By Michael Baadke
Legendary American folk singer and songwriter Woody Guthrie was born Woodrow Wilson Guthrie on July 14, 1912, in Okemah, Okla.
By the age of 16, he was on the road, working odd jobs, playing music and writing songs. He moved to New York and began recording his Dust Bowl Ballads, and appeared on radio shows, including Pursuit of Happiness and Cavalcade of America.
He joined the Merchant Marine in 1943, the year his autobiography Bound for Glory was published.
Guthrie continued to record his songs after World War II, but in the early 1950s he was diagnosed with Huntington’s chorea, a nerve disorder that brought about his death in 1967.
Guthrie’s compositions, along with several books of published writings, form a remarkable body of work that chronicles the hard times of America during the 1930s, while expressing hope for better days.
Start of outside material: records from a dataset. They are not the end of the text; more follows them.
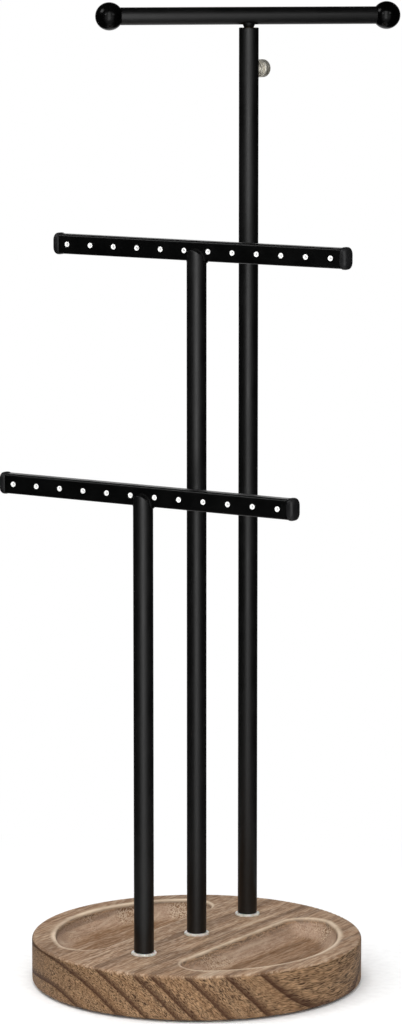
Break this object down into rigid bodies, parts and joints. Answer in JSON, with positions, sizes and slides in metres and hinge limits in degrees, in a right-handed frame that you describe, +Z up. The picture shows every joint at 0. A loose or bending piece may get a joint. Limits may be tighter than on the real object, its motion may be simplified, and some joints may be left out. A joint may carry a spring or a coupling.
{
  "type": "jewellery stand",
  "caption": "Tiered jewellery stand: round wooden base with carved trays, posts with earring bars, and a clamped top bar that slides up and turns.",
  "frame": {"origin": "centre of the underside of the foot pad, on the surface the stand rests on", "axes": "+Z up along the posts, +X along the earring bars, +Y along the row of posts from the short one to the tall one; the thumb screw points to +Y"},
  "size_m": [0.1564, 0.1694, 0.4418],
  "materials": {
    "wood": "oiled, scorched grain",
    "foam_pad": "fine foam",
    "foot_rings": "satin",
    "steel_hardware": "zinc plated",
    "black_frame": "satin powder coat",
    "black_top_bar": "satin powder coat",
    "rod": "satin",
    "bar_caps": "satin",
    "eyelets": "smooth",
    "bush": "blackened",
    "collar": "smooth",
    "thumb_screw": "nickel plated"
  },
  "bodies": {
    "stand": {"wooden_base": "wood", "foot_pad": "foam_pad", "short_post_foot_ring": "foot_rings", "middle_post_foot_ring": "foot_rings", "tall_post_foot_ring": "foot_rings", "short_post_insert": "steel_hardware", "middle_post_insert": "steel_hardware", "tall_post_insert": "steel_hardware", "short_post_bolt": "steel_hardware", "middle_post_bolt": "steel_hardware", "tall_post_bolt": "steel_hardware", "short_post_washer": "steel_hardware", "middle_post_washer": "steel_hardware", "tall_post_washer": "steel_hardware", "short_post": "black_frame", "middle_post": "black_frame", "tall_post": "black_frame", "lower_bar_weld": "black_frame", "middle_bar_weld": "black_frame", "lower_bar": "black_frame", "middle_bar": "black_frame", "lower_bar_eyelets": "eyelets", "middle_bar_eyelets": "eyelets", "lower_bar_left_cap": "bar_caps", "lower_bar_right_cap": "bar_caps", "middle_bar_left_cap": "bar_caps", "middle_bar_right_cap": "bar_caps", "guide_bush": "bush"},
    "rod_carrier": {"stop_collar": "collar"},
    "top_arm": {"inner_rod": "rod", "retaining_ring": "steel_hardware", "top_bar_neck": "black_top_bar", "top_bar": "black_top_bar", "left_ball": "black_top_bar", "right_ball": "black_top_bar"},
    "thumb_screw": {"thumb_screw_shank": "thumb_screw", "thumb_screw_head": "thumb_screw"}
  },
  "joints": [
    {"name": "top_bar_height", "type": "slide", "parent": "stand", "child": "rod_carrier", "axis": [0, 0, 1], "range_m": [0, 0.11]},
    {"name": "top_bar_swivel", "type": "hinge", "parent": "rod_carrier", "child": "top_arm", "pos_m": [0, 0.043, 0.29], "axis": [0, 0, 1], "continuous": true},
    {"name": "thumb_screw_turn", "type": "hinge", "parent": "stand", "child": "thumb_screw", "pos_m": [0, 0.051, 0.4117], "axis": [0, 1, 0], "range_deg": [0, 720]}
  ]
}
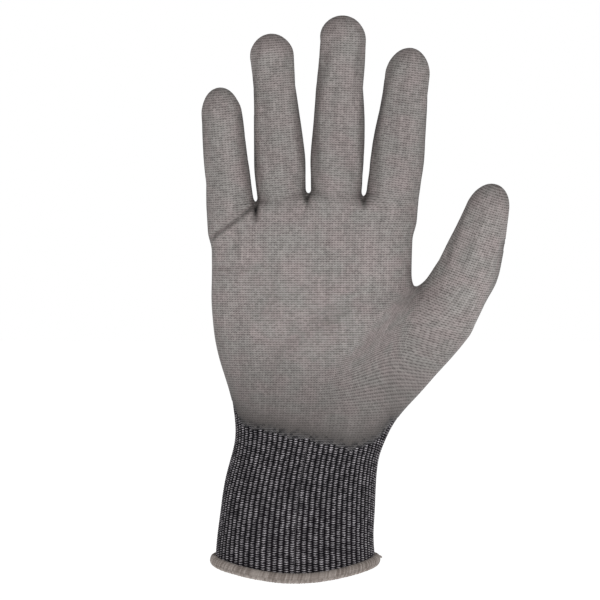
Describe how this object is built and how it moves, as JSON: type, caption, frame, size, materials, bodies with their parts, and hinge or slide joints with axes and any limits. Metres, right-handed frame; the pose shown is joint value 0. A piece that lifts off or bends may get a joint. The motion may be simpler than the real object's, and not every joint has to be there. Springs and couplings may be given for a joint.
{
  "type": "cut resistant glove",
  "caption": "Right-hand knitted work glove in the round shape of a worn hand, with a dip-coated palm and fingertips, a ribbed knit cuff and an overlocked hem; wrist, fingers and thumb bend.",
  "frame": {"origin": "centre of the hand opening, level with the lowest point of the hem", "axes": "+Z from the hem to the fingertips, the palm faces -Y and the back of the hand +Y, the thumb is at +X"},
  "size_m": [0.1354, 0.0516, 0.2497],
  "materials": {
    "knit": "dark heather fine-gauge knit",
    "coating": "thin matt grey polyurethane film over the knit",
    "fold": "knit with its film, where it creases as a joint bends",
    "thread": "taupe overlock thread"
  },
  "bodies": {
    "cuff": {"cuff_knit": "knit", "hem_overlock": "thread"},
    "palm": {"palm_knit": "knit", "palm_coating": "coating", "wrist_knit": "knit"},
    "little_finger_base": {"little_finger_base_knit": "knit", "little_finger_base_coating": "coating", "little_finger_base_fold": "fold"},
    "little_finger_mid": {"little_finger_mid_knit": "knit", "little_finger_mid_coating": "coating", "little_finger_mid_fold": "fold"},
    "little_finger_tip": {"little_finger_tip_knit": "knit", "little_finger_tip_coating": "coating", "little_finger_tip_fold": "fold"},
    "ring_finger_base": {"ring_finger_base_knit": "knit", "ring_finger_base_coating": "coating", "ring_finger_base_fold": "fold"},
    "ring_finger_mid": {"ring_finger_mid_knit": "knit", "ring_finger_mid_coating": "coating", "ring_finger_mid_fold": "fold"},
    "ring_finger_tip": {"ring_finger_tip_knit": "knit", "ring_finger_tip_coating": "coating", "ring_finger_tip_fold": "fold"},
    "middle_finger_base": {"middle_finger_base_knit": "knit", "middle_finger_base_coating": "coating", "middle_finger_base_fold": "fold"},
    "middle_finger_mid": {"middle_finger_mid_knit": "knit", "middle_finger_mid_coating": "coating", "middle_finger_mid_fold": "fold"},
    "middle_finger_tip": {"middle_finger_tip_knit": "knit", "middle_finger_tip_coating": "coating", "middle_finger_tip_fold": "fold"},
    "index_finger_base": {"index_finger_base_knit": "knit", "index_finger_base_coating": "coating", "index_finger_base_fold": "fold"},
    "index_finger_mid": {"index_finger_mid_knit": "knit", "index_finger_mid_coating": "coating", "index_finger_mid_fold": "fold"},
    "index_finger_tip": {"index_finger_tip_knit": "knit", "index_finger_tip_coating": "coating", "index_finger_tip_fold": "fold"},
    "thumb_base": {"thumb_base_knit": "knit", "thumb_base_coating": "coating", "thumb_base_fold": "fold"},
    "thumb_tip": {"thumb_tip_knit": "knit", "thumb_tip_coating": "coating", "thumb_tip_fold": "fold"}
  },
  "joints": [
    {"name": "wrist", "type": "hinge", "parent": "cuff", "child": "palm", "pos_m": [0.0064, 0, 0.066], "axis": [1, 0, 0], "range_deg": [-30, 45], "deforming": ["wrist_knit"]},
    {"name": "little_finger_root_joint", "type": "hinge", "parent": "palm", "child": "little_finger_base", "pos_m": [-0.02903, -0.0038, 0.17359], "axis": [0.9994, 0, 0.0356], "range_deg": [0, 65], "deforming": ["little_finger_base_fold"]},
    {"name": "little_finger_middle_joint", "type": "hinge", "parent": "little_finger_base", "child": "little_finger_mid", "pos_m": [-0.03016, -0.00468, 0.18626], "axis": [0.9994, 0, 0.0356], "range_deg": [0, 85], "deforming": ["little_finger_mid_fold"]},
    {"name": "little_finger_end_joint", "type": "hinge", "parent": "little_finger_mid", "child": "little_finger_tip", "pos_m": [-0.03159, -0.00635, 0.20234], "axis": [0.9994, 0, 0.0356], "range_deg": [0, 51], "deforming": ["little_finger_tip_fold"]},
    {"name": "ring_finger_root_joint", "type": "hinge", "parent": "palm", "child": "ring_finger_base", "pos_m": [-0.00623, -0.004, 0.17718], "axis": [0.9996, 0, 0.029], "range_deg": [0, 65], "deforming": ["ring_finger_base_fold"]},
    {"name": "ring_finger_middle_joint", "type": "hinge", "parent": "ring_finger_base", "child": "ring_finger_mid", "pos_m": [-0.00768, -0.00528, 0.19717], "axis": [0.9996, 0, 0.029], "range_deg": [0, 85], "deforming": ["ring_finger_mid_fold"]},
    {"name": "ring_finger_end_joint", "type": "hinge", "parent": "ring_finger_mid", "child": "ring_finger_tip", "pos_m": [-0.00931, -0.00729, 0.21959], "axis": [0.9996, 0, 0.029], "range_deg": [0, 51], "deforming": ["ring_finger_tip_fold"]},
    {"name": "middle_finger_root_joint", "type": "hinge", "parent": "palm", "child": "middle_finger_base", "pos_m": [0.01804, -0.00416, 0.17849], "axis": [0.9999, 0, -0.0165], "range_deg": [0, 65], "deforming": ["middle_finger_base_fold"]},
    {"name": "middle_finger_middle_joint", "type": "hinge", "parent": "middle_finger_base", "child": "middle_finger_mid", "pos_m": [0.01898, -0.00558, 0.20109], "axis": [0.9999, 0, -0.0165], "range_deg": [0, 85], "deforming": ["middle_finger_mid_fold"]},
    {"name": "middle_finger_end_joint", "type": "hinge", "parent": "middle_finger_mid", "child": "middle_finger_tip", "pos_m": [0.02, -0.00771, 0.22578], "axis": [0.9999, 0, -0.0165], "range_deg": [0, 51], "deforming": ["middle_finger_tip_fold"]},
    {"name": "index_finger_root_joint", "type": "hinge", "parent": "palm", "child": "index_finger_base", "pos_m": [0.04354, -0.00416, 0.17804], "axis": [0.9987, 0, -0.0504], "range_deg": [0, 65], "deforming": ["index_finger_base_fold"]},
    {"name": "index_finger_middle_joint", "type": "hinge", "parent": "index_finger_base", "child": "index_finger_mid", "pos_m": [0.04575, -0.00529, 0.19544], "axis": [0.9987, 0, -0.0504], "range_deg": [0, 85], "deforming": ["index_finger_mid_fold"]},
    {"name": "index_finger_end_joint", "type": "hinge", "parent": "index_finger_mid", "child": "index_finger_tip", "pos_m": [0.0483, -0.00717, 0.21558], "axis": [0.9987, 0, -0.0504], "range_deg": [0, 51], "deforming": ["index_finger_tip_fold"]},
    {"name": "thumb_root_joint", "type": "hinge", "parent": "palm", "child": "thumb_base", "pos_m": [0.06968, -0.00848, 0.12587], "axis": [0.8743, -0.3255, -0.36], "range_deg": [0, 35], "deforming": ["thumb_base_fold"]},
    {"name": "thumb_end_joint", "type": "hinge", "parent": "thumb_base", "child": "thumb_tip", "pos_m": [0.07853, -0.01183, 0.15039], "axis": [0.8743, -0.3255, -0.36], "range_deg": [0, 50], "deforming": ["thumb_tip_fold"]}
  ],
  "couplings": [
    {"joint": "little_finger_end_joint", "follows": "little_finger_middle_joint", "ratio": 0.6},
    {"joint": "ring_finger_end_joint", "follows": "ring_finger_middle_joint", "ratio": 0.6},
    {"joint": "middle_finger_end_joint", "follows": "middle_finger_middle_joint", "ratio": 0.6},
    {"joint": "index_finger_end_joint", "follows": "index_finger_middle_joint", "ratio": 0.6}
  ]
}
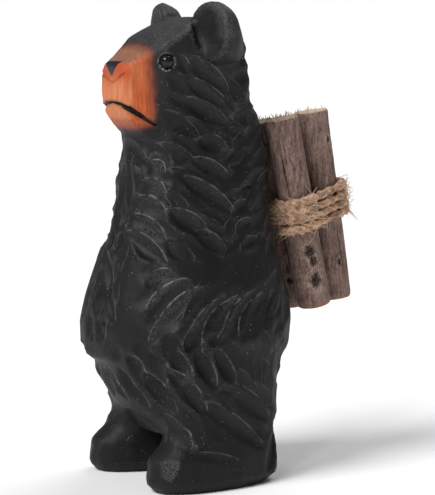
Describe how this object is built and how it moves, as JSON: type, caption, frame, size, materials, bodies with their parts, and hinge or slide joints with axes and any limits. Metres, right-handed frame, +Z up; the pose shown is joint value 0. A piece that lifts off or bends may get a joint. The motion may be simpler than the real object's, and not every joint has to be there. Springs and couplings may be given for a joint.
{
  "type": "carved wooden bear",
  "caption": "Black carved wooden bear standing upright with a stained muzzle, bead eyes and a bundle of bark-on twigs tied with twine on its back.",
  "frame": {"origin": "middle of the base of the whole figure's bounding box, on the surface it stands on", "axes": "+Z up, the bear faces -Y, +X towards its own left side"},
  "size_m": [0.056, 0.0918, 0.1502],
  "materials": {
    "black_paint": "matte black paint on carved wood, stained orange-brown at the muzzle",
    "eye_black": "glossy black bead",
    "bark": "rough bark with pale cut ends",
    "jute": "twisted jute twine with stray fibres"
  },
  "bodies": {
    "root": {"bear": "black_paint", "left_eye": "eye_black", "right_eye": "eye_black", "near_twig": "bark", "inner_twig": "bark", "outer_twig": "bark", "twine_binding": "jute"}
  },
  "joints": []
}
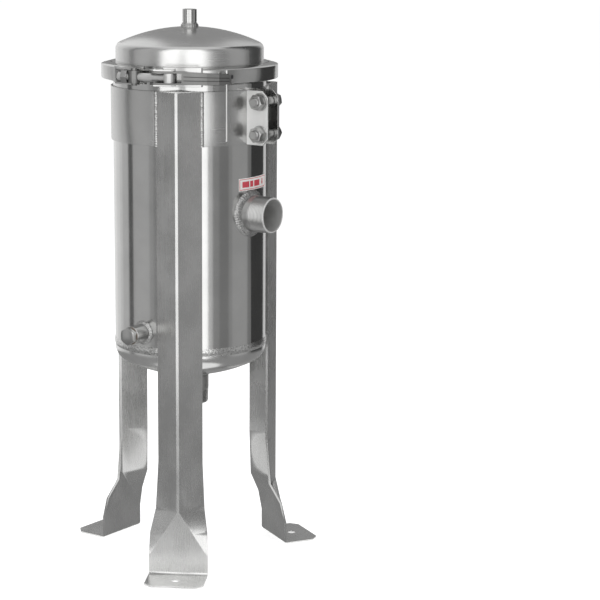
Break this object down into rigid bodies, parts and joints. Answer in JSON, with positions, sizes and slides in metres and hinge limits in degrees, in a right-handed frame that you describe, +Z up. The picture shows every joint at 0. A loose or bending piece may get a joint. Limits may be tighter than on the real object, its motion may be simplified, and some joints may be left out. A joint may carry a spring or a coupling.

When the 32¢ Woody Guthrie stamp was issued June 26, 1998, the United States Postal Service stated, “His best known song, This Land is Your Land, has become to many of his fans the official national anthem of America,” and added that the song reflects Guthrie’s progressive and populist vision.
The Woody Guthrie stamp (Scott 3213) was issued as part of the Folk Musicians set in the Legends of American Music commemorative series.